Defendant Reed Supply Company, on the other hand, relies on Trust Co. v. Processing Co., supra (242 N.C. 370, 88 S.E. 2d 233) and Board of Education v. Deitrick, 221 N.C. 38, 18 S.E. 2d 704 (1942), as well as the Restatement of Contracts. The Trust Company case supports the proposition that a third person may sue to enforce a binding contract made for his direct benefit but not where the benefit to him is only incidental. In Deitrick, the general contractor attempted to join the materialman as code-fendant in a suit by the landowner against the contractor for breach of contract. Since there was no privity between plaintiff landowner and the materialman, the motion for joinder was properly denied. All cases from other jurisdictions cited by Reed concern privity, and privity is not relevant to the determination of third party beneficiary problems in North Carolina. Trust Co. v. Processing Co., supra.

We must therefore analyze the facts to determine whether plaintiff landowner is a creditor beneficiary or merely an incidental beneficiary. The intention of the parties to the subcontract is of paramount importance. “As a general proposition, the determining factor as to the rights of a third party beneficiary is the intention of the parties who actually made the contract.
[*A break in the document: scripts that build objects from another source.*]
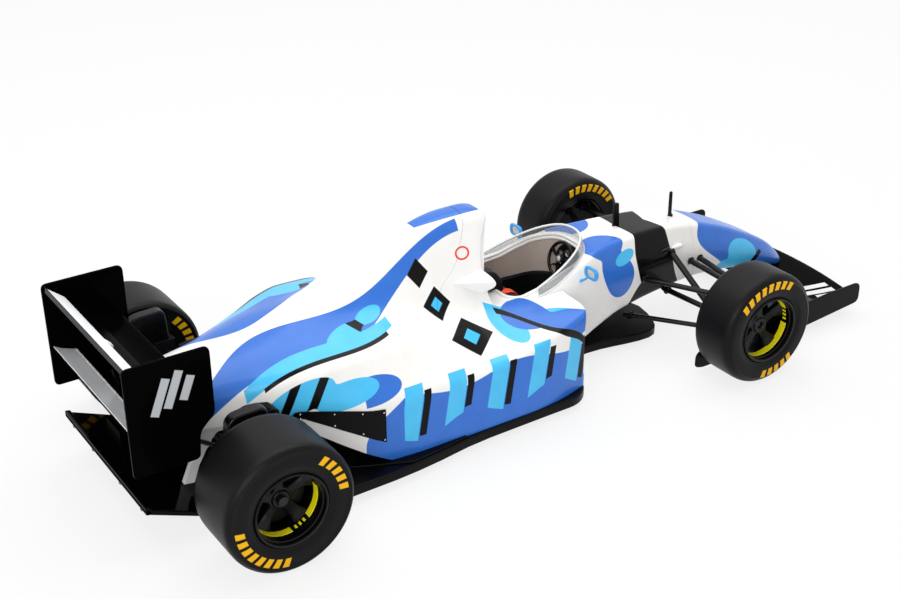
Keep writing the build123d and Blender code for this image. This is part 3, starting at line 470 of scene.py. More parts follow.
# each colour is a little uneven
mottle = paint.noise(220, 4.0)
colour = paint.mix(mottle, srgb("f7f6f3"), srgb("f0eeeb"))
blue = paint.mix(mottle, srgb("2b68c8"), srgb("3678d6"))
sky = paint.mix(mottle, srgb("3ab8f0"), srgb("56c7f5"))
for shape, tint in (
    (below_shoulder, blue), (sky_bar, sky), (ink_bar, INK), (upper, blue), (upper_sky, sky), (pad_deep, blue),
    (pad, sky), (pad_bars, INK), (upper_ink, INK), (tongue, sky), (tongue_ink, INK),
    (gems, INK), (gem_cut, sky), (deck_sky, sky), (deck, blue), (deck_ink, INK),
    (collar, blue), (collar_sky, sky), (sash, INK), (sash_fork, INK), (nose_blue, blue), (nose_sky, sky),
    (nose_ink, INK), (ring, srgb("ee3a24")),
):
    colour = paint.mix(F.ink(shape), colour, tint)
paint.wire(colour, paint.bsdf.inputs["Base Color"])
# the black areas reflect less
black = ink_bar
for shape in (pad_bars, upper_ink, tongue_ink, gems, deck_ink, sash, sash_fork, nose_ink):
    black = F.join(black, shape)
paint.wire(paint.math("MULTIPLY_ADD", F.ink(black), -0.2, 0.28), paint.bsdf.inputs["Specular IOR Level"])
paint.fleck(FLECK_SCALE, 0.24, 0.36)
paint.grain(1400, 0.004)


# ---------------------------------------------------------------- body skins
TAIL, POD_FRONT, COVER_FRONT, DECK_SPLIT, HALF_CHASSIS = -6.0, 113.5, 84.0, 22.0, 17.0
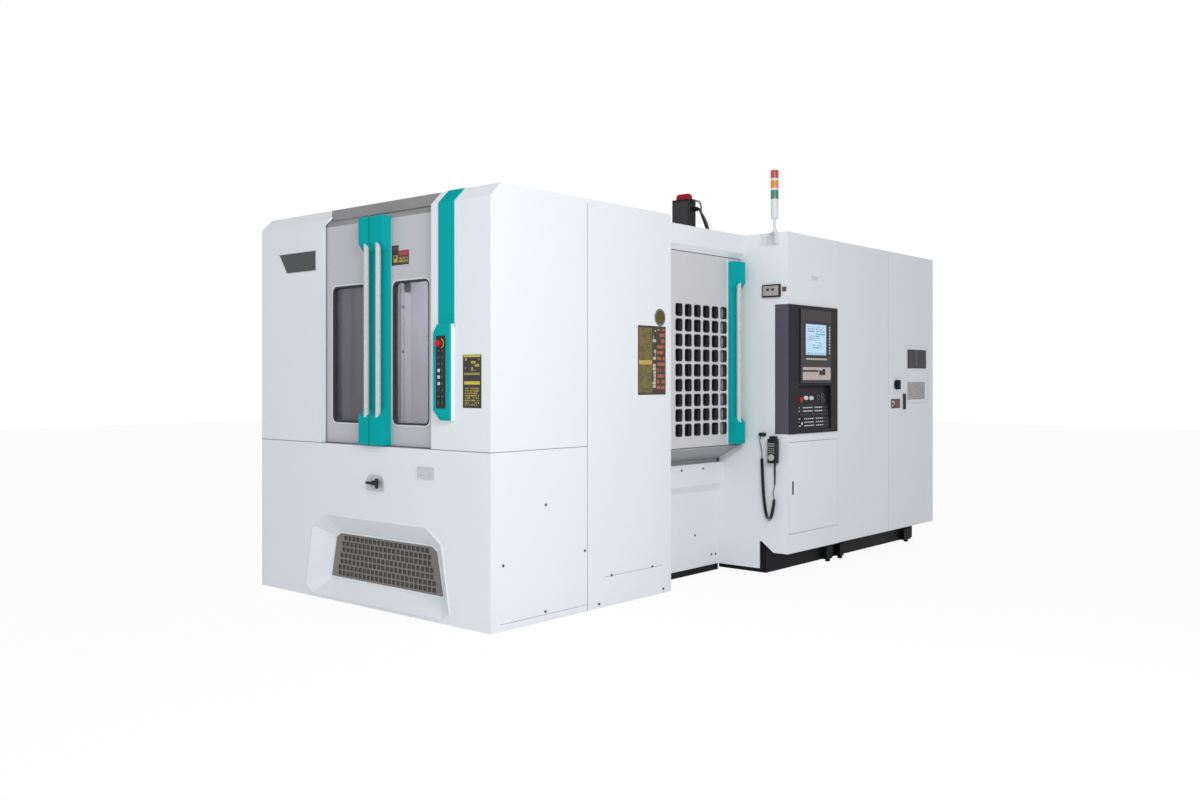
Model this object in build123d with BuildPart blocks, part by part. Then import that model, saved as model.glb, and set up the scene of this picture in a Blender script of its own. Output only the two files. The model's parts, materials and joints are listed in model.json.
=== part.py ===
"""Horizontal machining centre with a two pallet changer, as separate solids.

Lengths are in millimetres. The machine stands on the floor at z = 0, with the origin under the
middle of its outline. -Y is the loading front with the two sliding doors, +X is the side with the
operator's panel and the electrical cabinets, and +Z is up.
"""

import os
from math import hypot, radians, tan

from build123d import *

# Overall layout
enclosure_width = 2375.0    # pallet enclosure, side to side
enclosure_depth = 1727.0    # pallet enclosure, front to back
enclosure_height = 2625.0
side_bay_length = 943.0     # behind the enclosure, under the side door
console_length = 777.0      # operator's column
service_length = 868.0      # first cabinet
power_length = 897.0        # second cabinet
body_height = 2575.0        # roof behind the pallet enclosure
cabinet_overhang = 370.0    # face of the cabinet doors, outside the enclosure's right side
knob_reach = 45.0           # breaker handle in front of the cabinet doors
stop_reach = 75.0           # stop button in front of the front face

right = (enclosure_width - cabinet_overhang - knob_reach) / 2
left = right - enclosure_width
body_length = enclosure_depth + side_bay_length + console_length + service_length + power_length
front = (stop_reach - body_length) / 2
enclosure_back = front + enclosure_depth
step_face = enclosure_back + side_bay_length    # where the operator's column starts
console_back = step_face + console_length
service_back = console_back + service_length
back = service_back + power_length
machine_x = right - 1080.0  # plane of the spindle, the pallets and the door meeting

# Sheet work
panel = 30.0                # depth of a folded panel
sheet = 3.0                 # wall of a folded panel
cover = 10.0                # flat covers of the operator's column
seam = 0.3                  # line between two fixed panels
door_seam = 3.0             # open line round a hinged door
touch_gap = 0.5             # running gap under a sliding door
running_gap = 0.05          # clearance of a turning or sliding round in its bore
plinth_rise = 50.0          # lower edge of the rear body's panels

# Front enclosure
seam_height = 1049.0
side_seam = 846.0           # upright seam of the side, from the front face
crown_depth = 83.0          # sloped top edge of the front, front to back
crown_drop = 84.0
left_tower_width = 729.0
right_tower_width = 524.0
opening_left = left + left_tower_width
opening_right = right - right_tower_width
crown_height = enclosure_height - crown_drop

# Front doors
door_inset = 40.0           # door face behind the front face
door_thickness = 30.0
door_foot = 1055.0
door_crown = crown_height - 38.0    # where the door's upper edge starts to slope
left_door_overlap = 50.0    # behind the tower, with the door closed
right_door_overlap = 34.0
window_width = 351.0
window_foot = 1192.0
window_top = door_crown - 409.0
window_corner = 40.0
left_window_x = right - 1397.5
right_window_x = right - 762.5
pane_thickness = 6.0
pane_lap = 25.0
grip_width = 120.0          # the coloured handle strip of a door
grip_reach = 74.0
grip_top = door_crown + 15.0
scoop_depth = 50.0
scoop_foot = 1230.0
scoop_top = grip_top - 168.0
scoop_slope = 60.0
bar_radius = 17.0
guide_width = 10.0

# Alcove in the lower front panel
alcove_x = right - 1090.0
alcove_depth = 95.0
alcove_wall = 4.0
mouth_outline = [(515.0, 563.0), (655.0, 474.0), (730.0, 70.0), (655.0, 25.0)]
throat_outline = [(470.0, 450.0), (530.0, 415.0), (590.0, 135.0), (570.0, 123.0)]
mesh_sheet = 3.0
mesh_lap = 18.0
mesh_pitch_x = 44.0
mesh_pitch_z = 40.0
mesh_hole_width = 34.0
mesh_hole_height = 30.0
mesh_rows = 7

# Control pod on the right tower
stripe_left = right - 454.0
stripe_right = right - 312.0
stripe_sheet = 4.0
pod_left = right - 460.0
pod_right = right - 265.0
pod_foot = 1227.0
pod_top = 1806.0
pod_reach = 40.0
pod_cut = 60.0
keypad_left = right - 431.0
keypad_right = right - 348.0
keypad_foot = 1302.0
keypad_top = 1721.0
keypad_raise = 2.0
pod_stop_x = right - 390.0
pod_stop_z = 1690.0

# Stop buttons
stop_head_radius = 20.0
stop_stem_radius = 9.0
stop_travel = 5.0

# Side of the rear body
recess_face = right - 252.6
recess_upper_face = right - 217.0
recess_step_foot = 622.0
recess_step_top = 678.0
recess_top = 840.0
recess_inner = recess_face - panel
step_seam = 841.0
sill_top = 979.0
sill_outer = right - 40.0
roof_edge = right - 15.0
header_foot = body_height - 139.0
header_soffit = header_foot - 40.0

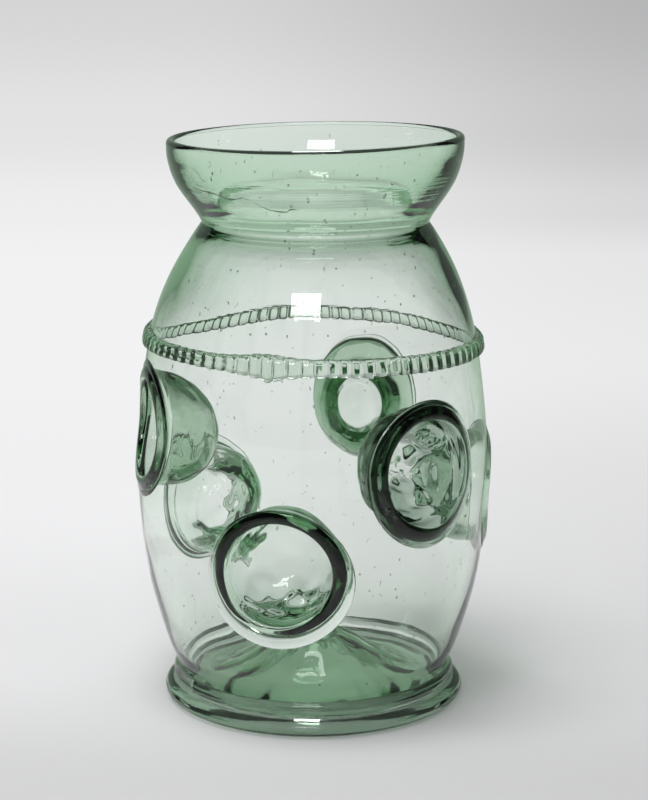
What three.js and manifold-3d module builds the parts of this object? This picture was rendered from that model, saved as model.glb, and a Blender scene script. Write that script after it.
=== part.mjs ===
// A free-blown thumb glass: a barrel-shaped vessel with a drawn-in neck, a cup-shaped mouth and a
// kicked base, six hollow thumb cups let into its wall, a milled thread laid round its shoulder
// and a foot wound in two turns. Lengths are in millimetres, +Z is up and the front faces -Y.
// The origin is on the axis, at the level that the foot stands on.

import * as THREE from 'three';
import { mergeVertices } from 'three/addons/utils/BufferGeometryUtils.js';
import Module from 'manifold-3d';

// Vessel: the levels and outer radii that its outline runs through
const rimHeight = 199;
const mouthRadius = 51.5;
const neckHeight = 170.5;
const neckRadius = 39.6;
const bellyHeight = 82;
const bellyRadius = 62.1;
const heelHeight = 4.5;
const heelRadius = 45.8;
const standRadius = 42.6;
const standHeight = 1;

// Vessel: the thickness of the glass
const wallThickness = 1.7;
const mouthThickness = 3;
const baseThickness = 3.6;

// Vessel: the base, pushed up inside, and the scar of the rod that held it
const floorRadius = 43.6;
const floorHeight = 10.5;
const kickHeight = 24;
const scarRadius = 6.5;
const scarDepth = 0.8;

// Vessel: how far the hand-worked mouth leans and rises to the right
const mouthLean = 1;
const rimLift = 1.8;
const rimLiftAzimuth = 110;

// Thumb cups: hollow bowls sucked into the wall, each with a rolled lip on a thin pad
const cupRadius = 20.3;
const cupOpeningRadius = 17.1;
const cupDepth = 27;
const cupBottomThickness = 2;
const cupCollarDepth = 7;
const lipProud = 1.3;
const padRadius = 24.2;
const padThickness = 0.8;
const upperCupLevel = 97;
const lowerCupLevel = 62;

// Milled thread: a trail laid round the shoulder and impressed by a toothed wheel
const threadLevel = 129.6;
const threadHeight = 6;
const threadDepth = 2.4;
const toothDepth = 0.9;
const toothPitch = 4.3;
const threadTilt = 1.2;
const lapAzimuth = -13;
const lapWidth = 9;
const lapExtraHeight = 2.4;
const lapExtraDepth = 0.7;

// Foot: a trail wound twice round the heel
const lowerCoilRadius = 53.8;
const lowerCoilHeight = 5.9;
const lowerLandWidth = 4;
const upperCoilRadius = 49.8;
const upperCoilHeight = 5.6;
const upperLandWidth = 0.6;

// Fits
const clearance = 0.3;
const cutOverrun = 12;

// Counts
const roundSteps = 40;
const cupSteps = 24;
const outlineSteps = 24;
const arcSteps = 4;

// Outline of the wall: [share of the way outwards, share of the way up] in each stretch
const bodyShares = [[0, 0], [0.15, 0.1], [0.46, 0.26], [0.83, 0.57], [1, 1]];
const shoulderShares = [[0.9, 0.34], [0.67, 0.65], [0.31, 0.84], [0.06, 0.94], [0, 1]];
const mouthShares = [[0.19, 0.18], [0.73, 0.49], [0.96, 0.78], [1, 1]];

// Outline of the kick: [share of its radius, share of its height] from its foot to its top
const kickShares = [[1, 0], [0.8, 0.06], [0.52, 0.38], [0.26, 0.8], [0, 1]];

// Section of the thread: [share of its depth, share of half its height] from top to bottom,
// and its teeth along the trail: [share of the pitch, share of the tooth's depth sunk there]
const threadShares = [[0, 1], [1, 0.72], [1, -0.72], [0, -1]];
const toothShares = [[0, 0], [0.26, 0], [0.5, 1], [0.74, 1]];

// Places of the cups round the wall: degrees from the front towards +X, how far each one strays
// upwards from its row, as a share of the cup's radius, and how wide it came out, as a share
const cupPlaces = [
  { name: 'thumb_cup_left', azimuth: -78, level: upperCupLevel, strayShare: 0.15, wideShare: 1 },
  { name: 'thumb_cup_front', azimuth: -11, level: lowerCupLevel, strayShare: -0.1, wideShare: 1.03 },
  { name: 'thumb_cup_right_front', azimuth: 35, level: upperCupLevel, strayShare: -0.25, wideShare: 1.03 },
  { name: 'thumb_cup_right', azimuth: 94, level: lowerCupLevel, strayShare: 0.6, wideShare: 0.97 },
  { name: 'thumb_cup_back', azimuth: 161, level: upperCupLevel, strayShare: 0, wideShare: 0.94 },
  { name: 'thumb_cup_back_left', azimuth: -138, level: lowerCupLevel, strayShare: -0.05, wideShare: 0.98 },
];

const { lerp, degToRad, smoothstep } = THREE.MathUtils;
const wasm = await Module();
wasm.setup();

// A closed mesh as a solid that can be cut: shared corners are merged and empty faces dropped
function solidOf(geometry) {
  const bare = geometry.clone();
  bare.deleteAttribute('normal');
  bare.deleteAttribute('uv');
  const merged = mergeVertices(bare);
  const faces = merged.index.array;
  const kept = [];
  for (let i = 0; i < faces.length; i += 3) {
    const [a, b, c] = [faces[i], faces[i + 1], faces[i + 2]];
    if (a !== b && b !== c && c !== a) kept.push(a, b, c);
  }
  const vertProperties = new Float32Array(merged.attributes.position.array);
  const triVerts = new Uint32Array(kept);
  return new wasm.Manifold(new wasm.Mesh({ numProp: 3, vertProperties, triVerts }));
}

// A solid as a mesh again
function geometryOf(solid) {
  const mesh = solid.getMesh();
  const geometry = new THREE.BufferGeometry();
  geometry.setAttribute('position', new THREE.BufferAttribute(mesh.vertProperties, 3));
  geometry.setIndex(new THREE.BufferAttribute(mesh.triVerts, 1));
  return geometry;
}

// A skin over rows of points: each row is a ring, and a row of one point closes an end.
// Without closed ends the last row joins the first.
function skinOf(rows) {
  const points = rows.flat();
  const starts = [];
  let count = 0;
  for (const row of rows) {
    starts.push(count);
    count += row.length;
  }
  const faces = [];
  const capped = rows[0].length === 1;
  const bands = capped ? rows.length - 1 : rows.length;
  for (let r = 0; r < bands; r += 1) {
    const s = (r + 1) % rows.length;
    const steps = Math.max(rows[r].length, rows[s].length);
    for (let i = 0; i < steps; i += 1) {
      const j = (i + 1) % steps;
      const a = starts[r] + (i % rows[r].length);
      const b = starts[r] + (j % rows[r].length);
      const c = starts[s] + (j % rows[s].length);
      const d = starts[s] + (i % rows[s].length);
      if (rows[r].length > 1) faces.push(a, b, d);
      if (rows[s].length > 1) faces.push(b, c, d);
    }
  }
  const geometry = new THREE.BufferGeometry().setFromPoints(points);
  geometry.setIndex(faces);
  return geometry;
}

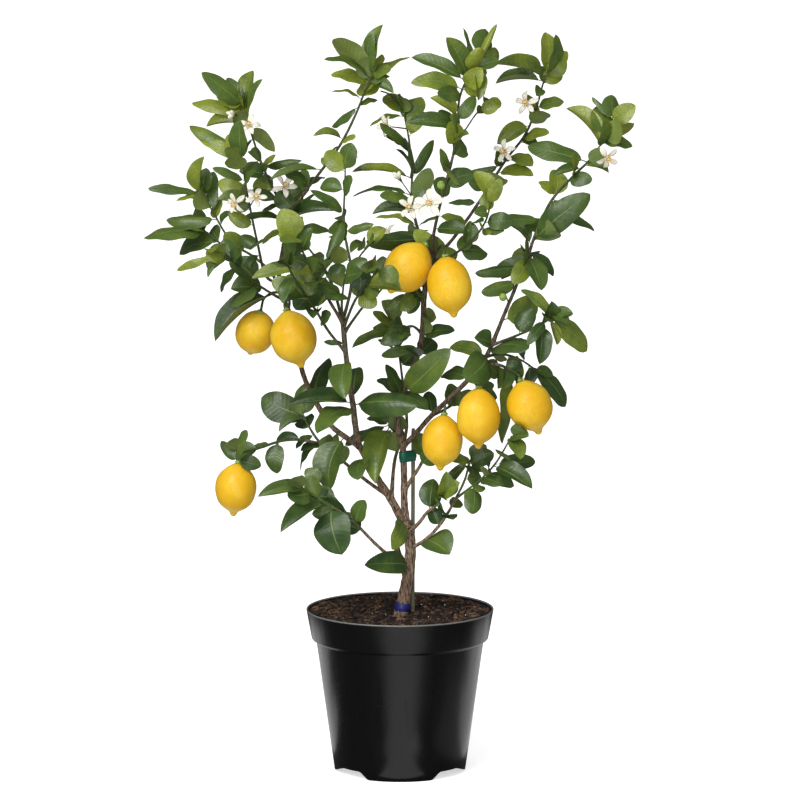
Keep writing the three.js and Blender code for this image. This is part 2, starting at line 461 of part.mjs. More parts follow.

The real test is said to be whether the contracting parties intended that a third person should receive a benefit which might be enforced in the courts.” 17 Am. Jur. 2d, Contracts § 304. It is not sufficient that the contract does benefit him if in fact it was not intended for his direct benefit. Robins Drydock *129 and Repair Co. v. Flint, 275 U.S. 303, 72 L. ed 290, 48 S. Ct. 134 (1927).